Work to do
Copy verbatim the material from its first line to the line that holds "positive towards -X.", including that line.

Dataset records
========================

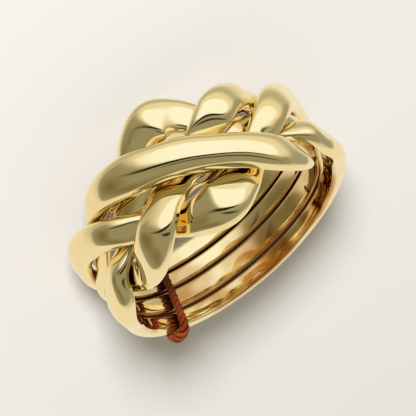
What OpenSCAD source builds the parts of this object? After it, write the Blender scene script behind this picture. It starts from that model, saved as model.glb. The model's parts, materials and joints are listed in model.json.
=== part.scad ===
// Puzzle ring: four closed bands that lie side by side round the back of the
// finger and weave into a knot at the front, with a thread tied round them.
// Millimetres. Ring coordinates: +Z runs along the finger hole towards the side
// that the photo looks at, the knot faces -Y. An angle is counted round the
// finger hole from the middle of the knot, positive towards -X.

/* [Ring] */
// Radius of the finger hole
inner_radius = 8.6; // [7.5:0.1:11]
// Sections of a band over the knot and its shoulders
knot_sections = 84; // [60:4:100]
// Sections of a band over the plain back of the ring
back_sections = 20; // [12:2:40]
// Points round one section of a band
section_sides = 16; // [12:4:20]

/* [Band section] */
// Height of the straight side of a band as a share of its thickness
side_share = 0.36; // [0.2:0.02:0.5]
// Squareness of the inner corners, smaller is squarer
inner_corner = 0.45; // [0.3:0.05:1]
// Roundness of the domed outside, one is an ellipse
dome_shape = 0.85; // [0.6:0.05:1]

/* [Resting] */
// Turn about X that lays the ring on its far side
rest_pitch = -10.3; // [-15:0.1:15]
// Turn about Y that lays the ring on its far side
rest_roll = -4.0; // [-5:0.1:5]
// Shift along X that centres the resting ring
rest_shift_x = 0.02; // [-3:0.01:3]
// Shift along Y that centres the resting ring
rest_shift_y = 0.89; // [-3:0.01:3]
// Lift that brings the lowest point to the floor
rest_lift = 4.67; // [0:0.01:12]

/* [Thread] */
// Thickness of the binding thread
thread_size = 0.62; // [0.4:0.02:0.9]
// Points round the thread
thread_sides = 8; // [8:1:12]
// Rings of the thread between two points of its route
thread_steps = 3; // [1:1:5]

/* [Hidden] */
// Angles where the close sections of the knot begin and end
knot_from = -88;
knot_to = 125;

// Band tables, a row per place along the band. Columns:
// angle, across (position along the finger axis), rise (inside face above the
// finger hole), width, thickness, lean (turn of the section about the band).
// A lane is the plain stretch of a band at the back: across and width.
LANE_4 = [-2.28, 1.32];
LANE_3 = [-0.885, 1.25];
LANE_2 = [0.69, 1.66];
LANE_1 = [2.29, 1.31];
BACK_THICKNESS = 1.05;
SHOULDER_THICKNESS = 1.5;

function back(angle, lane) = [angle, lane[0], 0, lane[1], BACK_THICKNESS, 0];
function shoulder(angle, lane) = [angle, lane[0], 0, lane[1], SHOULDER_THICKNESS, 0];

FAR_BAND = [
  [-88, -2.35, 0.20, 1.4, 1.35, 0],
  [-80, -2.55, 0.60, 1.7, 1.20, 0],
  [-71, -2.65, 0.88, 2.1, 1.20, 0],
  [-62, -2.40, 1.05, 2.3, 1.25, 0],
  [-52, -1.75, 1.32, 2.3, 1.30, 0],
  [-42, -0.75, 1.25, 2.2, 1.30, 0],
  [-33,  0.20, 0.75, 2.1, 1.00, 14],
  [-23,  1.42, 0.05, 2.05, 0.88, 10],
  [-12,  2.52, 0.05, 2.75, 1.20, 0],
  [  0,  3.05, 0.25, 3.6, 1.60, 0],
  [ 12,  2.42, 0.10, 3.15, 1.25, 0],
  [ 22,  1.60, 0.05, 2.3, 1.00, 10],
  [ 30,  0.70, 0.55, 2.2, 1.00, 14],
  [ 35,  0.15, 1.00, 2.3, 1.10, 10],
  [ 41, -0.50, 1.33, 2.5, 1.25, 0],
  [ 49, -1.35, 1.30, 2.7, 1.30, 0],
  [ 59, -2.10, 0.95, 2.5, 1.15, 0],
  [ 70, -2.50, 0.60, 2.1, 1.20, 0],
  [ 82, -2.45, 0.10, 1.6, 1.40, 0],
  shoulder(96, LANE_4), back(135, LANE_4), back(165, LANE_4), back(195, LANE_4), back(225, LANE_4)];

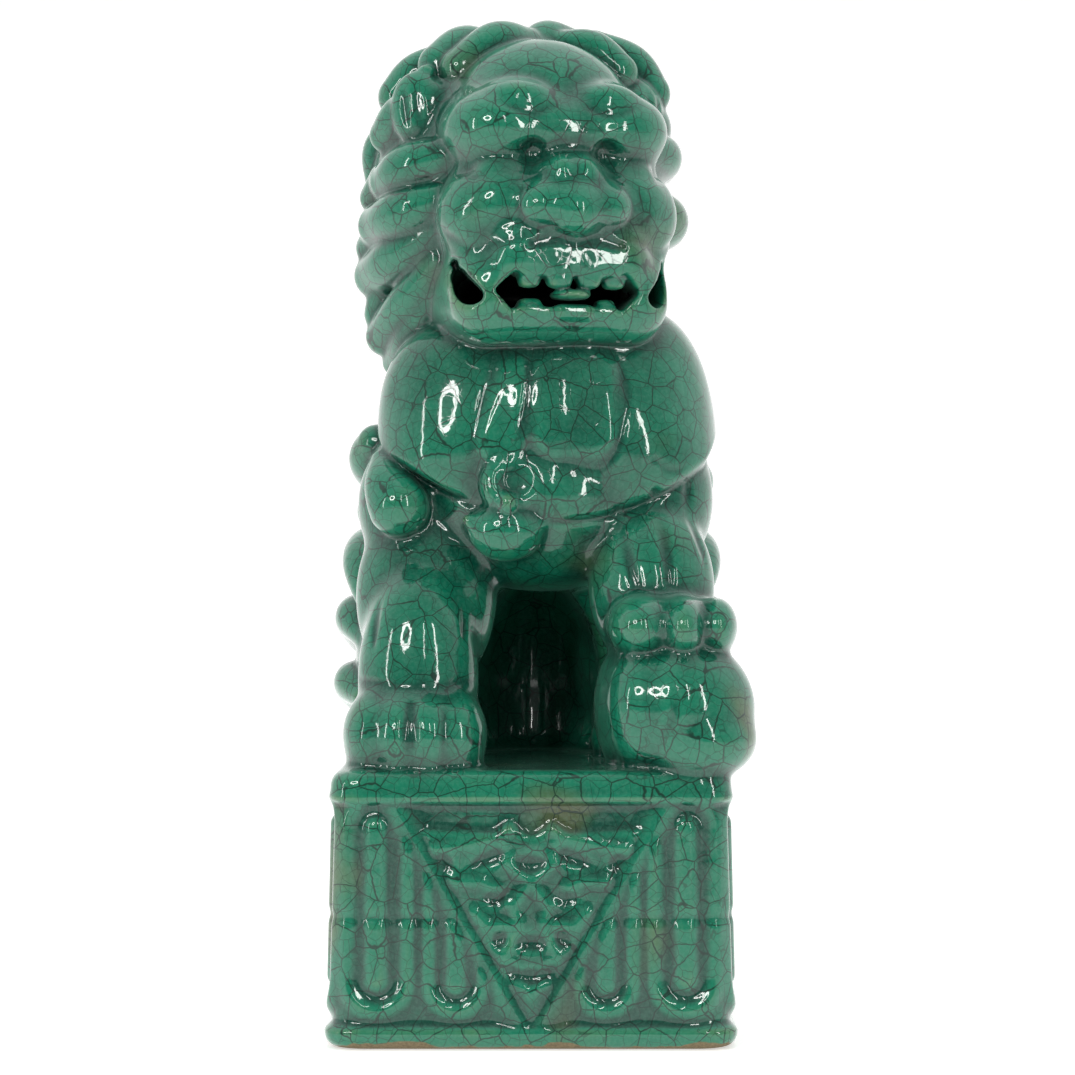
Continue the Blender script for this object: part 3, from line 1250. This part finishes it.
def add_strip(name, half, place, aim, strength):
    """A glowing strip; it shows in the glaze as a thin stroke."""
    mesh = bpy.data.meshes.new(name)
    u, v = half
    mesh.from_pydata([(-u, -v, 0), (u, -v, 0), (u, v, 0), (-u, v, 0)], [], [(0, 1, 2, 3)])
    finish_lamp(name, mesh, place, aim, strength)


def finish_lamp(name, mesh, place, aim, strength):
    lamp = bpy.data.objects.new(name, mesh)
    lamp.location = place
    lamp.rotation_euler = (Vector(aim) - Vector(place)).to_track_quat("-Z", "Y").to_euler()
    lamp.visible_camera = False
    bpy.context.scene.collection.objects.link(lamp)
    s = Shader(name)
    shader = s.node("Emission", {"Color": (1.0, 0.985, 0.96, 1), "Strength": strength})
    s.node("OutputMaterial", {"Surface": shader.outputs[0]})
    mesh.materials.append(s.material)


def build_light():
    """A white tent, darker on the camera's side, with a ring lamp and three strips of light in front."""
    world = bpy.data.worlds.new("studio")
    bpy.context.scene.world = world
    world.use_nodes = True
    tree = world.node_tree
    background = tree.nodes["Background"]
    background.inputs["Color"].default_value = (0.97, 0.99, 1.0, 1)
    towards = tree.nodes.new("ShaderNodeTexCoord")
    split = tree.nodes.new("ShaderNodeSeparateXYZ")
    tree.links.new(towards.outputs["Generated"], split.inputs[0])
    fade = tree.nodes.new("ShaderNodeMapRange")
    fade.interpolation_type = "SMOOTHSTEP"
    tree.links.new(split.outputs[1], fade.inputs["Value"])
    fade.inputs["From Min"].default_value = -0.85
    fade.inputs["From Max"].default_value = 0.25
    fade.inputs["To Min"].default_value = 0.15
    fade.inputs["To Max"].default_value = 0.95
    # where the camera sees it, it is white all round
    brighter = tree.nodes.new("ShaderNodeMath")
    brighter.operation = "MAXIMUM"
    tree.links.new(fade.outputs["Result"], brighter.inputs[0])
    tree.links.new(tree.nodes.new("ShaderNodeLightPath").outputs["Is Camera Ray"], brighter.inputs[1])
    tree.links.new(brighter.outputs[0], background.inputs["Strength"])
    aim = (0, 0, 0.17)
    turns = [2 * math.pi * i / 24 for i in range(24)]
    circle = [(0.23 * math.cos(a), 0.23 * math.sin(a)) for a in turns]
    add_glow("ring_lamp", circle, 0.085, (-0.55, -1.2, 0.85), aim, 20)
    add_strip("tall_lamp", (0.035, 0.50), (0.75, -1.15, 0.60), aim, 17)
    add_strip("side_lamp", (0.030, 0.40), (-1.15, -0.75, 0.45), aim, 15)
    add_strip("front_lamp", (0.022, 0.30), (0.22, -1.25, 0.80), aim, 16)
    add_light("top", (0.0, -0.1, 1.5), aim, (0.8, 0.8), 6).visible_glossy = False
    bpy.context.scene.view_settings.view_transform = "Standard"


def build_camera():
    camera = bpy.data.cameras.new("camera")
    camera.lens = 110.95
    camera.sensor_width = 36.0
    eye = bpy.data.objects.new("camera", camera)
    eye.location = (0.002, -1.1, 0.157)
    eye.rotation_euler = (math.radians(90), 0, 0)
    bpy.context.scene.collection.objects.link(eye)
    bpy.context.scene.camera = eye


clay = sculpt()
pieces = build_pieces(clay)
glazes = make_glazes()
for name, piece in pieces.items():
    kind = glaze_of(name)
    piece.data.materials.append(glazes[kind])
build_stage()
build_light()
build_camera()

bpy.context.view_layer.update()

========================

Full output
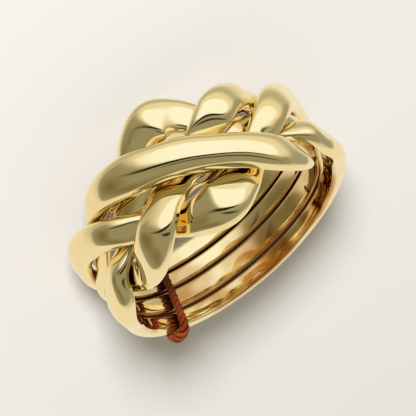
What OpenSCAD source builds the parts of this object? After it, write the Blender scene script behind this picture. It starts from that model, saved as model.glb. The model's parts, materials and joints are listed in model.json.
=== part.scad ===
// Puzzle ring: four closed bands that lie side by side round the back of the
// finger and weave into a knot at the front, with a thread tied round them.
// Millimetres. Ring coordinates: +Z runs along the finger hole towards the side
// that the photo looks at, the knot faces -Y. An angle is counted round the
// finger hole from the middle of the knot, positive towards -X.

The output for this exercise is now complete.